それを見た真琴が困ったみたいに眉を下げて笑った。
「…山崎くんのとこ行ってあげたら?心配でしょ」
「……え?」
まさか真琴から今、宗介の話題を出されると思わなくて戸惑っていたら優しく背中を押される。
「さっきまでプールサイドにいたから、まだ廊下にいるんじゃないかな」
「でも、」
「大丈夫だから行って」
いつもみたいに穏やかに笑ってそう言う真琴にまた涙が溢れてきそうで、この涙は真琴には見せちゃいけないやつだと思った。
「ごめんね、あとでちゃんとお祝いさせてね」
「うん、いってらっしゃい」
本当に、真琴はどれだけ優しいのだろう。
甘えてばかりの彼にはいくら感謝と謝罪をしても足りないと、宗介を探しに走りながら考えた。
この時の真琴がどれだけの決意を抱いていたのかなんて、知る由もなかった。
応援席から通路へ続く階段を、足がもつれそうになりながらなんとか駆けおりる。
メドレーリレーは最後の種目だったから、全てを終えて片付けをする学校や大会運営の人たちで廊下もかなり人が多くて通りにくい。
鮫柄の応援席に戻る階段のところにいたら会えるだろうか。
けどさっきまでプールサイドにいたって言っていたから、プールの出口?
とにかく立ち止まっていても仕方ないから人混みをかきわけながら歩いていたら、向こうから目立つ赤髪が見えた。
こっちに歩いてくる。
「なまえ!」
「凛…あの、」
「宗介なら医務室だ、行くぞ」
グイッとわたしの二の腕のあたりを掴んで返事も聞かずに歩き出す。
さっきまでレースをしていたライバル校のマネージャーを引っ張って歩く凛の姿はなかなか異様なようで、周りの人も不思議そうにわたしたちを見ていたけれどそんなの、いまはどうでもよかった。
小走りで辿り着いた医務室の扉は、開けてはいけないパンドラの箱みたいだと思った。
宗介に会って、なんと言えばいいだろう。
再会してからずっと感じていた気まずさなんて比にならない。
わたしは宗介に何かできることがあるのだろうか。
「…なに神妙な顔してんだよ。
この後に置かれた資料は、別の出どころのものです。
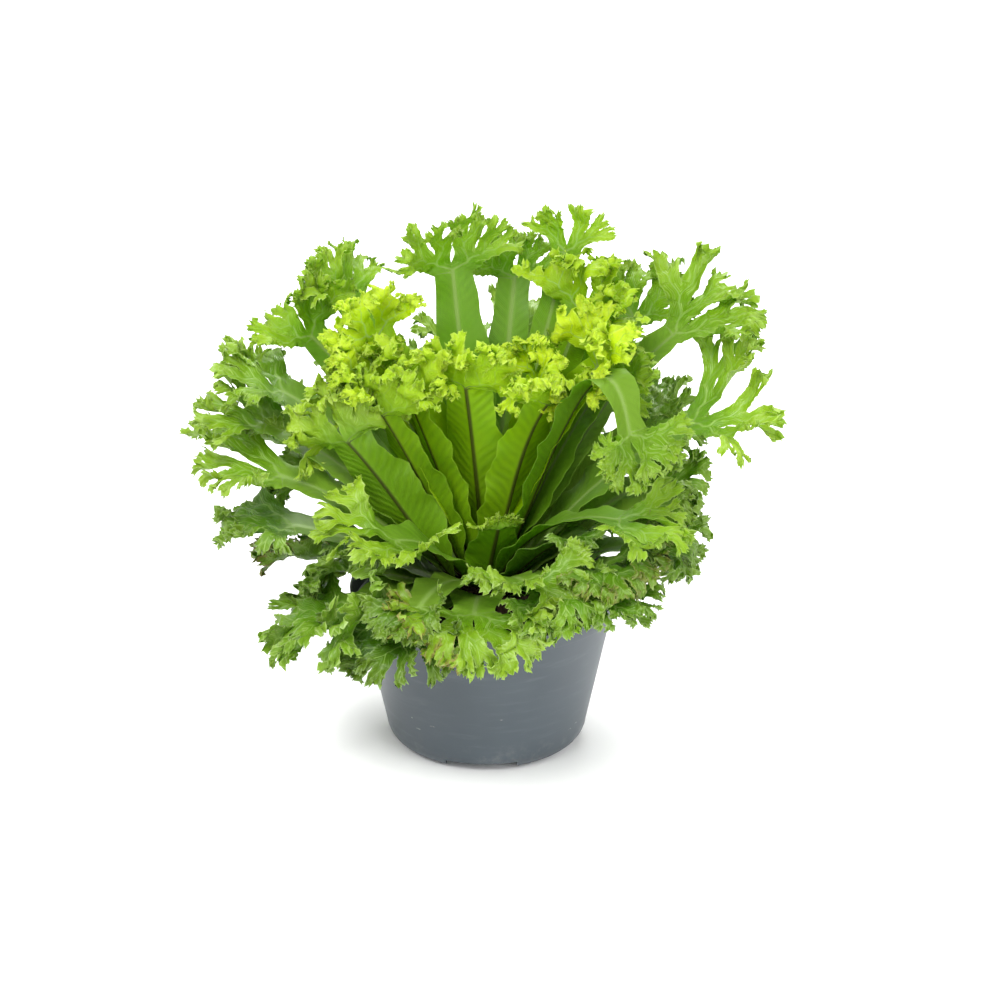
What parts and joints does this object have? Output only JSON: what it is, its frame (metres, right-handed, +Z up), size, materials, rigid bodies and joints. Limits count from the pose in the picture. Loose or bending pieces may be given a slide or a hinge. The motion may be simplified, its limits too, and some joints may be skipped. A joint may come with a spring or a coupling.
{
  "type": "potted crested bird's nest fern",
  "caption": "Crested bird's nest fern in a round plastic nursery pot: a rosette of strap fronds whose tips fork into ruffled crests.",
  "frame": {"origin": "on the pot's axis, at the level of its feet, which is the bottom centre of the whole plant's box", "axes": "+Z up along the pot's axis, +X to the right and +Y away from the viewer as the plant is seen from its front"},
  "size_m": [0.4216, 0.3266, 0.3886],
  "materials": {
    "pot_plastic": "satin",
    "potting_soil": "rough",
    "crown_scale": "rough",
    "young_frond": "satin",
    "grown_frond": "satin"
  },
  "bodies": {
    "root": {"pot": "pot_plastic", "soil": "potting_soil", "crown": "crown_scale", "frond_back_centre": "young_frond", "frond_back_left": "young_frond", "frond_back_slim": "young_frond", "frond_back_top": "young_frond", "frond_high_right": "young_frond", "frond_far_right": "young_frond", "frond_back_right": "young_frond", "frond_gold_right": "young_frond", "frond_upper_left": "young_frond", "frond_gold_back": "young_frond", "frond_gold_left": "young_frond", "frond_curl_left": "young_frond", "frond_curl_centre": "young_frond", "frond_gold_centre": "young_frond", "frond_curl_right": "young_frond", "frond_curl_low": "young_frond", "frond_broad_left": "grown_frond", "frond_left_high": "grown_frond", "frond_left_far": "grown_frond", "frond_left_fingers": "grown_frond", "frond_left_low": "grown_frond", "frond_left_pale": "young_frond", "frond_right_pale": "young_frond", "frond_right_far": "grown_frond", "frond_right_curl": "grown_frond", "frond_right_fork": "young_frond", "frond_right_mid": "grown_frond", "frond_right_light": "young_frond", "frond_right_small": "grown_frond", "frond_right_low": "grown_frond", "frond_right_under": "grown_frond", "frond_right_dark": "grown_frond", "frond_front_light": "grown_frond", "frond_front_fan": "grown_frond", "frond_front_left": "grown_frond", "frond_front_centre": "grown_frond", "frond_front_parsley": "grown_frond", "frond_front_right": "grown_frond", "frond_front_tuft": "grown_frond", "frond_lip": "young_frond", "frond_front_small": "grown_frond", "frond_left_under": "grown_frond", "frond_rear_right": "grown_frond", "frond_rear_centre": "grown_frond", "frond_rear_left": "grown_frond", "frond_rear_low_left": "grown_frond", "frond_rear_low": "grown_frond", "frond_rear_low_right": "grown_frond", "frond_rear_base_left": "grown_frond", "frond_rear_base_right": "grown_frond", "frond_left_base": "grown_frond", "frond_right_base": "grown_frond", "frond_rear_mid_left": "grown_frond", "frond_rear_mid_right": "grown_frond"}
  },
  "joints": []
}
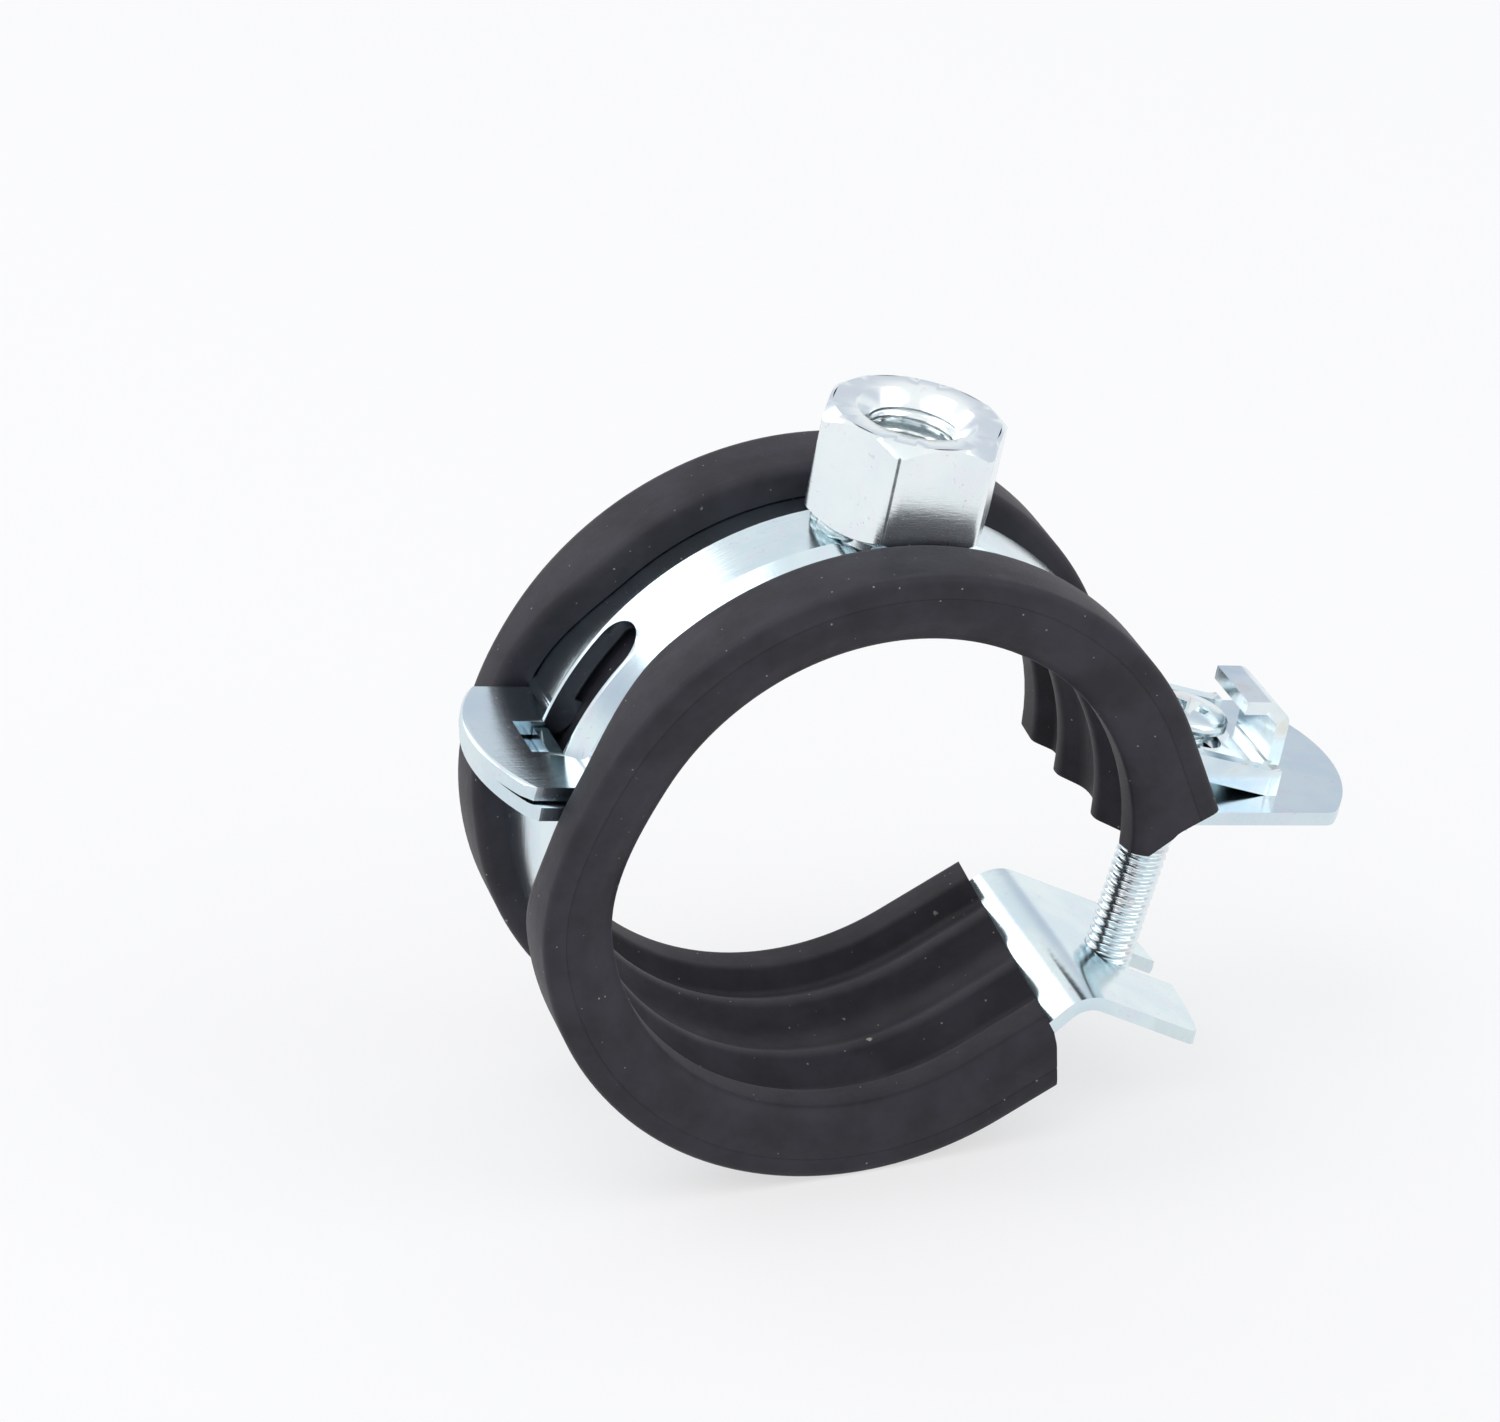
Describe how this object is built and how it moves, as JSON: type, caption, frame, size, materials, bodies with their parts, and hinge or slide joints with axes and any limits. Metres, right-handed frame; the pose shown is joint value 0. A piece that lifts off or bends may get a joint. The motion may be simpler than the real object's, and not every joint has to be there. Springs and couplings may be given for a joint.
{
  "type": "rubber lined pipe clamp",
  "caption": "Hinged sheet-steel pipe clamp with a ribbed rubber liner, a welded hexagonal connection nut on top and a closing screw held by a hooked keeper, shown open",
  "frame": {"origin": "centre of the pipe seat in the upper half of the clamp, midway along the liner's width", "axes": "+Z along the connection nut's thread, pointing away from the pipe; +Y along the pipe; +X from the hinge towards the closing screw"},
  "size_m": [0.0709, 0.025, 0.0583],
  "materials": {
    "band_steel": "bright zinc plated, bluish",
    "liner_rubber": "matte",
    "nut_steel": "bright zinc plated, pale",
    "screw_steel": "zinc plated"
  },
  "bodies": {
    "upper_half": {"upper_band_half": "band_steel", "rubber_liner": "liner_rubber", "connection_nut": "nut_steel", "locking_keeper": "band_steel"},
    "lower_half": {"lower_band_half": "band_steel"},
    "screw": {"closing_screw": "screw_steel"}
  },
  "joints": [
    {"name": "clamp_hinge", "type": "hinge", "parent": "upper_half", "child": "lower_half", "pos_m": [-0.022, 0, 0.0045], "axis": [0, -1, 0], "range_deg": [0, 17], "deforming": ["rubber_liner"]},
    {"name": "screw_travel", "type": "slide", "parent": "lower_half", "child": "screw", "axis": [0.0889, 0, 0.996], "range_m": [-0.014, 0]}
  ],
  "couplings": [
    {"joint": "screw_travel", "follows": "clamp_hinge", "m_per_rad": -0.047}
  ]
}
入るぞ」
だけどそんなことお構いなしに凛はなんの躊躇もなく、その扉を開けてしまった。
宗介は、医務室の丸椅子に座っていた。
扉が開いたことに気が付いて視線をこちらに向けて、凛の後ろからわたしが顔を出したら驚いたように目を見開く。
どんな顔をしたらいいのかわからなくて、無理矢理に口角をあげた笑顔はきっとぎこちない。
わたしよりもずっと大きくて逞しい幼馴染のことを見つめて、どうしてこんなにも脆くて危うげだと感じるのだろう。
会わなかった二年という月日はあっという間で、だけどとても長くて、いろんなことが変わってしまった。
宗介が、こっちを見上げる。
意識しないと呼吸がうまくできない。
「心配かけてごめん」
「…ううん」
謝るなんて宗介らしくない。
弱々しい口調も、苦笑いも、全部宗介らしくない。
いつだって凛と肩を並べて競い合って、わたしのことなんて見向きもしない、そんな宗介しか知らなかったのに。
「…病院、」
「え?」
「病院行くんだよ、今から」
「あ…そっか、そうだよね」
「付いてきてくれるか」
宗介から飛び出した言葉に思わず耳を疑う。
付き添いって、全然いいけど、むしろ頼ってくれて嬉しいけど、普通は顧問の先生とかコーチが一緒に行くもんじゃないのかな。
わたしなんかがいいのかな。
「い、いいの?わたし邪魔じゃない?」
「邪魔だったら頼まねぇよ。…一緒に来てほしいから言ってんだ」
そんな風に言われたら断れるわけがなくて(断るつもりなんてなかったけれど)、鮫柄の引率の先生に許可を取って、岩鳶のみんなにも事情を話しに戻ることにした。
会場入り口のタクシー乗り場で宗介と待ち合わせる約束をしたら、わたしの手を宗介が取る。
「えっな、に?」
「あー…いや、なんか、」
「うん」
「…離れがたい」
真琴に「あとでお祝いさせて」なんて言っておいて、宗介を優先するようなことしたら怒るかな。
ううん、きっと優しいから何も言わずに送り出してくれる。
やけに熱い宗介の手を、そっと離すよう促しながら、今日何度目かわからない涙を堪えた。